Copy out each line featuring the string "handed" from the entries beneath.

▶ [INFORMATION SUPPLIED]
◇ ◇ ◇ ◇

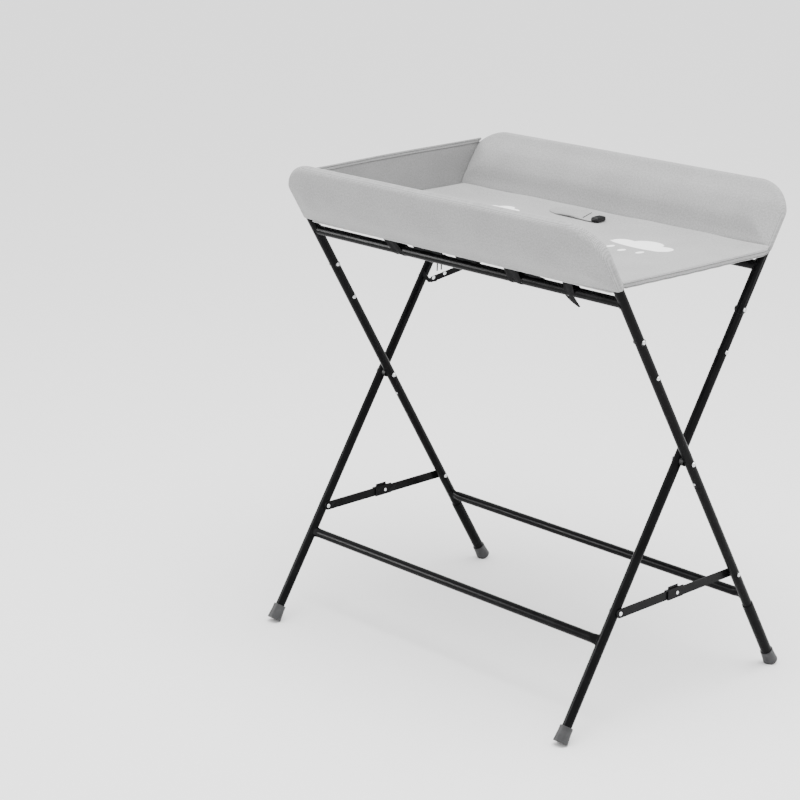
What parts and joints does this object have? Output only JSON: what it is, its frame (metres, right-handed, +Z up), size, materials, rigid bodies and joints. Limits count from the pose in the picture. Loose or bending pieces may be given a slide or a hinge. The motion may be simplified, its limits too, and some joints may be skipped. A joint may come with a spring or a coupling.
{
  "type": "folding changing table",
  "caption": "Folding changing table: crossed tube frames on a pivot carry two padded sides, a head panel and a mat, open at the foot end, with folding spreader links.",
  "frame": {"origin": "on the floor, under the middle of the table's bounding box", "axes": "+Z up, +X towards the open foot end, +Y towards the rear (the front padded side is at -Y)"},
  "size_m": [0.858, 0.6332, 0.9769],
  "materials": {
    "black_paint": "gloss black powder coat on steel tube and flat bar",
    "black_plastic": "moulded black plastic",
    "foot_rubber": "dark grey moulded foot",
    "zinc": "zinc-plated rivets, screws and spacers",
    "bare_steel": "plain drawn steel of the hidden joining tubes",
    "grey_fabric": "light grey woven polyester",
    "mat_fabric": "light grey coated cloth",
    "hem_fabric": "pale binding",
    "black_webbing": "black woven webbing and cord"
  },
  "bodies": {
    "rear_frame": {"belt_buckle": "black_plastic", "belt_strap": "grey_fabric", "foot_hem": "hem_fabric", "head_panel": "grey_fabric", "link_pin_front_left": "zinc", "link_pin_front_right": "zinc", "link_spacer_left": "zinc", "link_spacer_right": "zinc", "mat_pad": "mat_fabric", "pivot_bolt_left": "zinc", "pivot_bolt_right": "zinc", "pivot_spacer_left": "black_plastic", "pivot_spacer_right": "black_plastic", "rear_bolster": "grey_fabric", "rear_foot_left": "foot_rubber", "rear_foot_right": "foot_rubber", "rear_hoop_screw_left": "zinc", "rear_hoop_screw_right": "zinc", "rear_hoop_tube": "black_paint", "rear_joint_tube_left": "bare_steel", "rear_joint_tube_right": "bare_steel", "rear_leg_lower_left": "black_paint", "rear_leg_lower_right": "black_paint", "rear_leg_screw_left": "zinc", "rear_leg_screw_right": "zinc", "rear_leg_upper_left": "black_paint", "rear_leg_upper_right": "black_paint", "rear_rail": "black_paint", "rear_stretcher": "black_paint", "stay_bar": "black_paint", "stay_bracket": "black_paint", "stay_rivet_1": "zinc", "stay_rivet_2": "zinc", "tie_cord_1": "black_webbing", "tie_cord_2": "black_webbing"},
    "front_frame": {"band_tail": "black_webbing", "front_bolster": "grey_fabric", "front_foot_left": "foot_rubber", "front_foot_right": "foot_rubber", "front_hoop_screw_left": "zinc", "front_hoop_screw_right": "zinc", "front_hoop_tube": "black_paint", "front_joint_tube_left": "bare_steel", "front_joint_tube_right": "bare_steel", "front_leg_lower_left": "black_paint", "front_leg_lower_right": "black_paint", "front_leg_screw_left": "zinc", "front_leg_screw_right": "zinc", "front_leg_upper_left": "black_paint", "front_leg_upper_right": "black_paint", "front_rail": "black_paint", "front_stretcher": "black_paint", "link_pin_rear_left": "zinc", "link_pin_rear_right": "zinc"},
    "link_front_left": {"link_front_left": "black_paint", "link_rivet_left": "zinc"},
    "link_rear_left": {"link_rear_left": "black_paint"},
    "link_front_right": {"link_front_right": "black_paint", "link_rivet_right": "zinc"},
    "link_rear_right": {"link_rear_right": "black_paint"}
  },
  "joints": [
    {"name": "fold", "type": "hinge", "parent": "rear_frame", "child": "front_frame", "pos_m": [0, 0, 0.487], "axis": [-1, 0, 0], "range_deg": [0, 54], "deforming": ["mat_pad", "foot_hem", "head_panel"]},
    {"name": "link_front_left_pivot", "type": "hinge", "parent": "rear_frame", "child": "link_front_left", "pos_m": [-0.4, -0.16279, 0.22648], "axis": [1, 0, 0], "range_deg": [0, 54.5]},
    {"name": "link_rear_left_pivot", "type": "hinge", "parent": "link_front_left", "child": "link_rear_left", "pos_m": [-0.4, 0, 0.22648], "axis": [-1, 0, 0], "range_deg": [0, 162]},
    {"name": "link_front_right_pivot", "type": "hinge", "parent": "rear_frame", "child": "link_front_right", "pos_m": [0.4, -0.16279, 0.22648], "axis": [1, 0, 0], "range_deg": [0, 54.5]},
    {"name": "link_rear_right_pivot", "type": "hinge", "parent": "link_front_right", "child": "link_rear_right", "pos_m": [0.4, 0, 0.22648], "axis": [-1, 0, 0], "range_deg": [0, 162]}
  ],
  "couplings": [
    {"joint": "link_front_left_pivot", "follows": "fold", "ratio": 0.99136},
    {"joint": "link_rear_left_pivot", "follows": "fold", "ratio": 2.9827},
    {"joint": "link_front_right_pivot", "follows": "fold", "ratio": 0.99136},
    {"joint": "link_rear_right_pivot", "follows": "fold", "ratio": 2.9827}
  ]
}
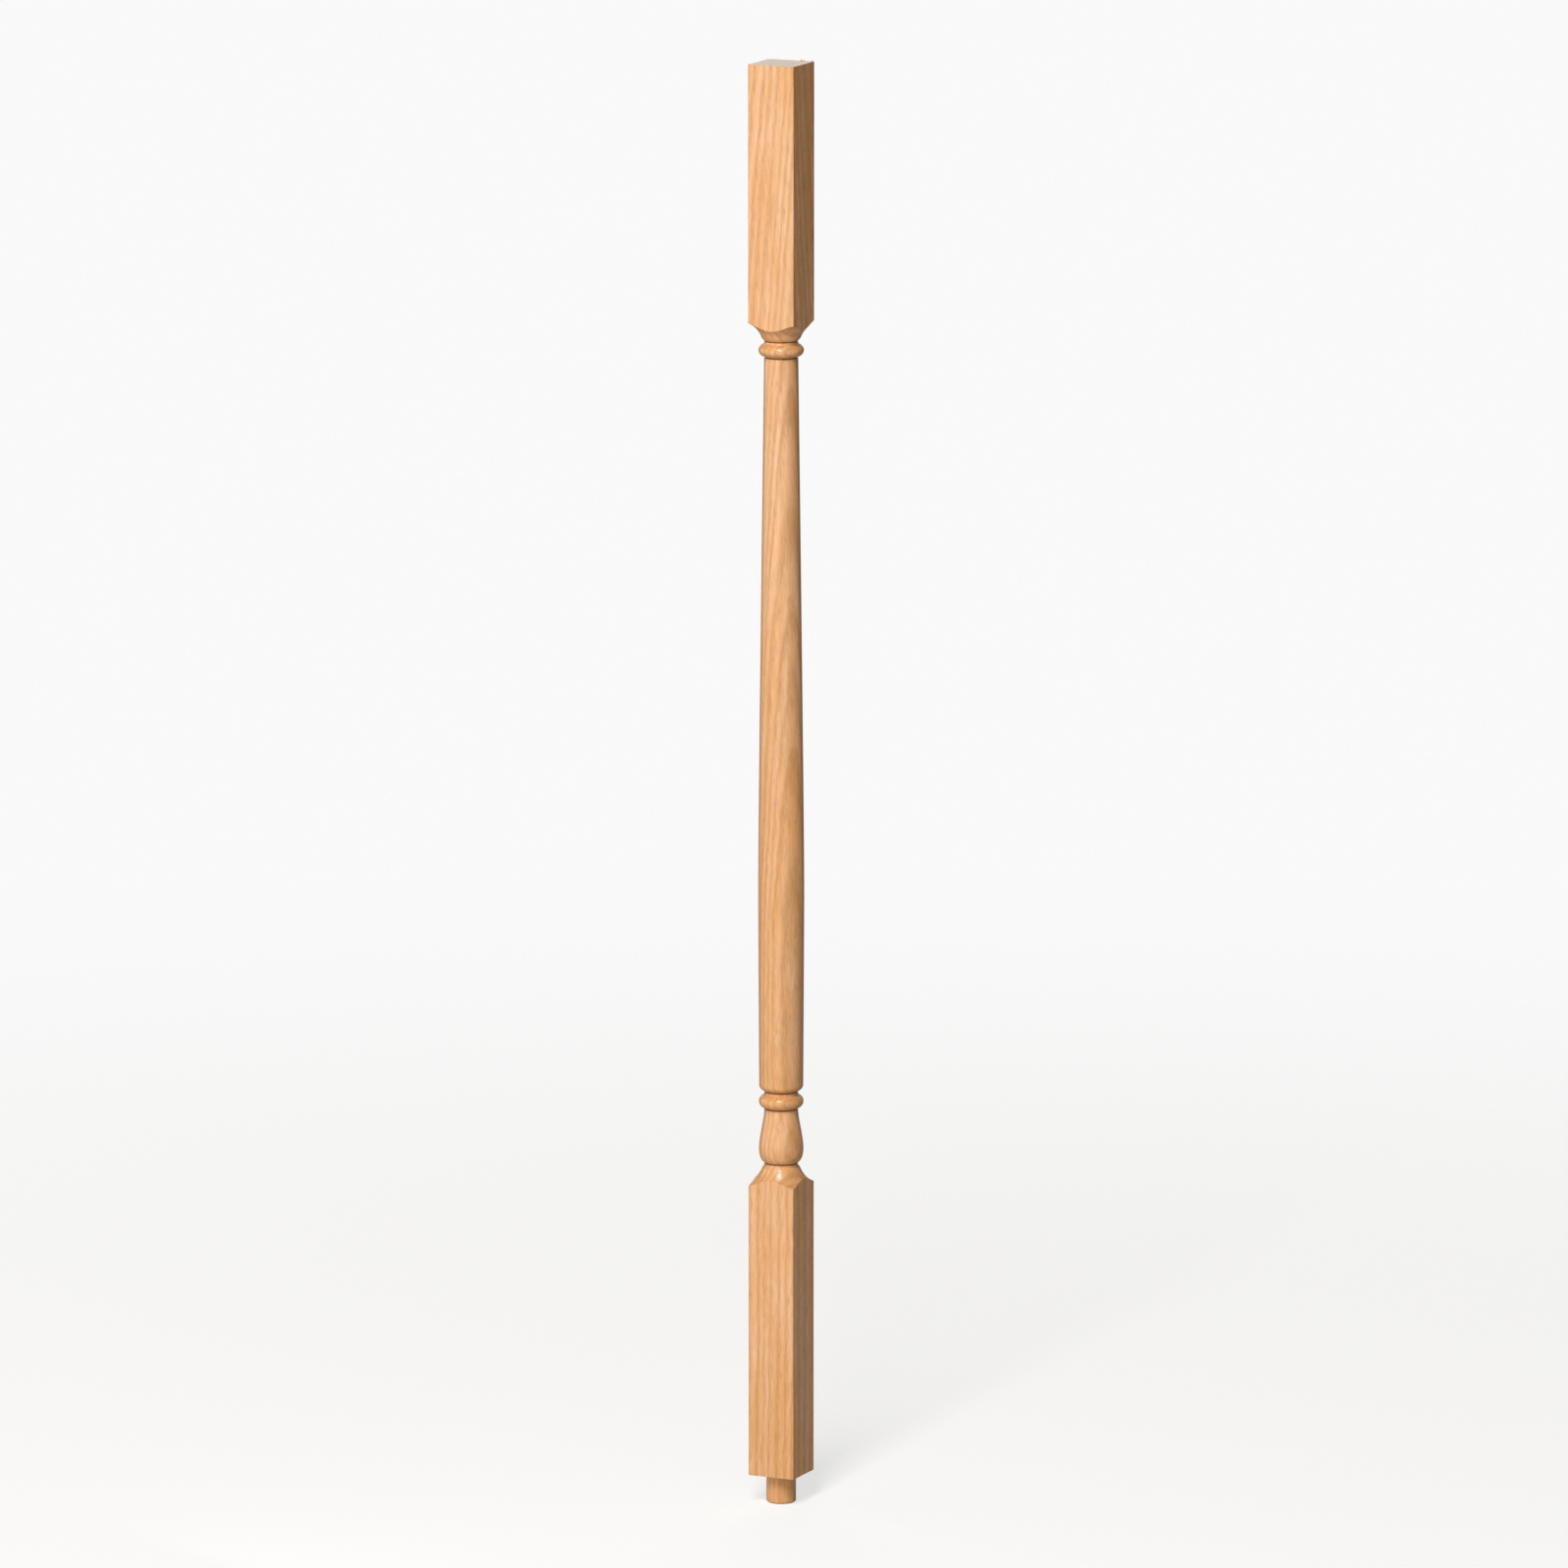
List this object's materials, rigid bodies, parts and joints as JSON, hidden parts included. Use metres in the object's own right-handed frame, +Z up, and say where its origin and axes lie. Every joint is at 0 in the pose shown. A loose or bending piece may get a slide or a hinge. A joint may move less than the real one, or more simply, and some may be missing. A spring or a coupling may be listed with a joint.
{
  "type": "stair baluster",
  "caption": "Square-ended stair baluster turned from one length of red oak, with beads, a long tapered shaft, a vase and a round pin at its foot.",
  "frame": {"origin": "centre of the flat end of the round pin, on the turning axis", "axes": "+Z up along the turning axis, from the pin to the top end; X and Y square to the faces of the two blocks"},
  "size_m": [0.0318, 0.0318, 0.9334],
  "materials": {
    "red_oak": "red oak, planed and turned, sanded smooth, with a thin satin sheen"
  },
  "bodies": {
    "root": {"baluster": "red_oak"}
  },
  "joints": []
}
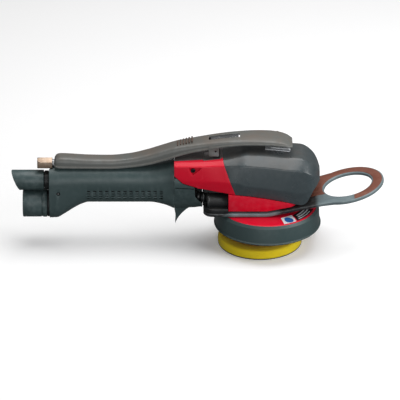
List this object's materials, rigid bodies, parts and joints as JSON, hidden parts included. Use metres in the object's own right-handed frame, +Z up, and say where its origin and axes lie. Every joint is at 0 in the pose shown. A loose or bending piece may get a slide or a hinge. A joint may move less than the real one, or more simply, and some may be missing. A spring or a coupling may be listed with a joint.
{
  "type": "orbital sander",
  "caption": "Air-driven orbital sander with a long rear handle under a full-length throttle lever, a round foam pad under a dust hood and a flat loop as the front grip.",
  "frame": {"origin": "centre of the pad's sanding face", "axes": "+X from the handle towards the front loop, +Z up out of the back of the pad, +Y to the left of someone who holds the handle and faces the loop"},
  "size_m": [0.5498, 0.159, 0.1758],
  "materials": {
    "slate": "satin moulded",
    "cover": "satin moulded",
    "lever": "satin moulded",
    "red": "gloss moulded",
    "black": "moulded",
    "loop": "satin powder coat",
    "grip": "soft moulded",
    "foam": "open-cell foam",
    "hook": "hook fabric",
    "brass": "machined",
    "steel": "machined",
    "alloy": "machined",
    "resin": "pressed laminate"
  },
  "bodies": {
    "housing": {"handle_shell_near": "slate", "handle_shell_far": "slate", "top_bridge": "slate", "finger_guard": "slate", "rear_cap": "slate", "dust_stub": "slate", "hood_skirt": "slate", "head_cover": "cover", "body_shell_near": "red", "body_shell_far": "red", "neck_housing": "red", "hood_disc": "red", "exhaust_collar": "black", "exhaust_pipe": "black", "dust_duct": "black", "dust_elbow": "black", "dust_pipe": "black", "loop_plate": "loop", "loop_grip": "grip", "inlet_fitting": "brass", "valve_plug": "brass", "motor_liner": "steel", "lower_bearing": "steel", "upper_bearing": "steel", "body_screw_near": "steel", "body_screw_far": "steel", "handle_screw": "steel", "lever_pin": "steel", "stop_clip": "steel", "valve_spring": "steel", "lower_end_plate": "alloy", "upper_end_plate": "alloy", "motor_clamp_ring": "alloy", "inlet_body": "alloy", "valve_block": "alloy", "air_pipe": "alloy"},
    "lever": {"throttle_lever": "lever", "latch_pin": "steel"},
    "latch": {"lock_latch": "steel"},
    "plunger": {"valve_plunger": "brass"},
    "deflector": {"exhaust_deflector": "slate"},
    "sleeve": {"dust_sleeve": "black"},
    "crank": {"crank_shaft": "steel", "rotor": "steel", "spindle_bearing": "steel"},
    "pad": {"pad_spindle": "steel", "pad_stud": "steel", "backing_plate": "black", "pad_foam": "foam", "hook_face": "hook"},
    "vane_1": {"vane_1": "resin"},
    "vane_2": {"vane_2": "resin"},
    "vane_3": {"vane_3": "resin"},
    "vane_4": {"vane_4": "resin"},
    "vane_5": {"vane_5": "resin"}
  },
  "joints": [
    {"name": "throttle", "type": "hinge", "parent": "housing", "child": "lever", "pos_m": [-0.272, 0, 0.1315], "axis": [0, 1, 0], "range_deg": [0, 1.6], "stiffness_Nm_per_rad": 10, "springref_deg": -2.86},
    {"name": "lock_latch_turn", "type": "hinge", "parent": "lever", "child": "latch", "pos_m": [-0.066, 0, 0.1569], "axis": [0, 1, 0], "range_deg": [0, 8], "stiffness_Nm_per_rad": 0.02, "springref_deg": -14.32},
    {"name": "valve_stroke", "type": "slide", "parent": "housing", "child": "plunger", "axis": [0, 0, -1], "range_m": [0, 0.0016], "deforming": ["valve_spring"]},
    {"name": "motor_spin", "type": "hinge", "parent": "housing", "child": "crank", "pos_m": [0.005, 0, 0.09], "axis": [0, 0, 1], "continuous": true},
    {"name": "pad_spin", "type": "hinge", "parent": "crank", "child": "pad", "pos_m": [0, 0, 0.034], "axis": [0, 0, 1], "continuous": true},
    {"name": "exhaust_swivel", "type": "hinge", "parent": "housing", "child": "deflector", "pos_m": [-0.34, 0, 0.1016], "axis": [1, 0, 0], "continuous": true},
    {"name": "dust_port_swivel", "type": "hinge", "parent": "housing", "child": "sleeve", "pos_m": [-0.33, 0, 0.0643], "axis": [1, 0, 0], "continuous": true},
    {"name": "vane_1_slide", "type": "slide", "parent": "crank", "child": "vane_1", "axis": [0.809, 0.5878, 0], "range_m": [0, 0.0006]},
    {"name": "vane_2_slide", "type": "slide", "parent": "crank", "child": "vane_2", "axis": [-0.309, 0.9511, 0], "range_m": [0, 0.0006]},
    {"name": "vane_3_slide", "type": "slide", "parent": "crank", "child": "vane_3", "axis": [-1, 0, 0], "range_m": [0, 0.0006]},
    {"name": "vane_4_slide", "type": "slide", "parent": "crank", "child": "vane_4", "axis": [-0.309, -0.9511, 0], "range_m": [0, 0.0006]},
    {"name": "vane_5_slide", "type": "slide", "parent": "crank", "child": "vane_5", "axis": [0.809, -0.5878, 0], "range_m": [0, 0.0006]}
  ],
  "couplings": [
    {"joint": "valve_stroke", "follows": "throttle", "m_per_rad": 0.055}
  ]
}
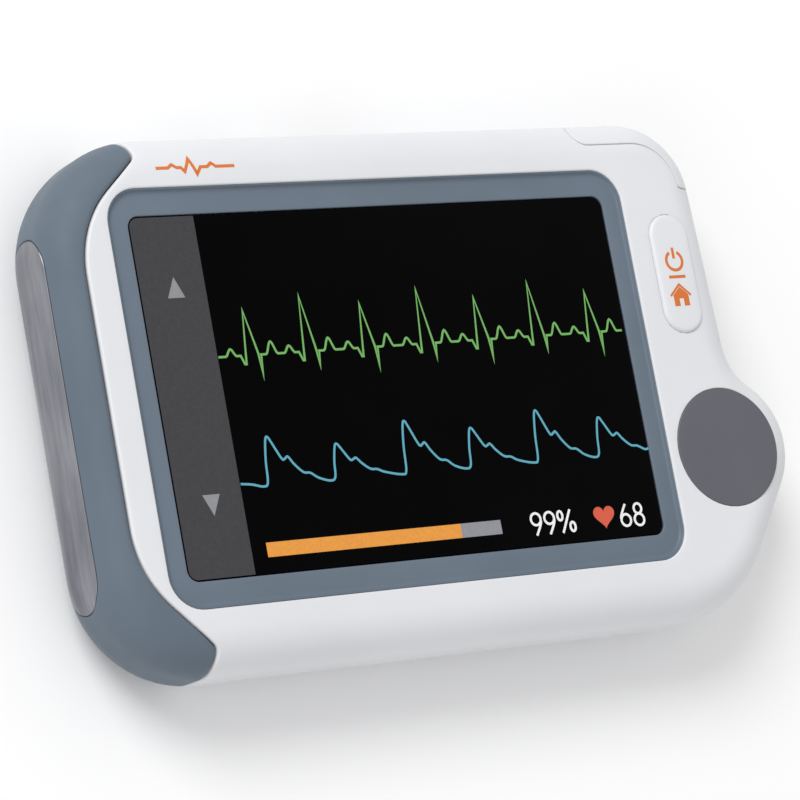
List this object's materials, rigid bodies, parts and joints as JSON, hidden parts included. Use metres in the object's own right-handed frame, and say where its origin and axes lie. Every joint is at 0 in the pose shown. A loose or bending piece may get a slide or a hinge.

◇ ◇ ◇ ◇

▶ [OUTPUT OF THE TASK]
What parts and joints does this object have? Output only JSON: what it is, its frame (metres, right-handed, +Z up), size, materials, rigid bodies and joints. Limits count from the pose in the picture. Loose or bending pieces may be given a slide or a hinge. The motion may be simplified, its limits too, and some joints may be skipped. A joint may come with a spring or a coupling.
List this object's materials, rigid bodies, parts and joints as JSON, hidden parts included. Use metres in the object's own right-handed frame, +Z up, and say where its origin and axes lie. Every joint is at 0 in the pose shown. A loose or bending piece may get a slide or a hinge. A joint may move less than the real one, or more simply, and some may be missing. A spring or a coupling may be listed with a joint.
List this object's materials, rigid bodies, parts and joints as JSON, hidden parts included. Use metres in the object's own right-handed frame, +Z up, and say where its origin and axes lie. Every joint is at 0 in the pose shown. A loose or bending piece may get a slide or a hinge. A joint may move less than the real one, or more simply, and some may be missing. A spring or a coupling may be listed with a joint.
List this object's materials, rigid bodies, parts and joints as JSON, hidden parts included. Use metres in the object's own right-handed frame, and say where its origin and axes lie. Every joint is at 0 in the pose shown. A loose or bending piece may get a slide or a hinge.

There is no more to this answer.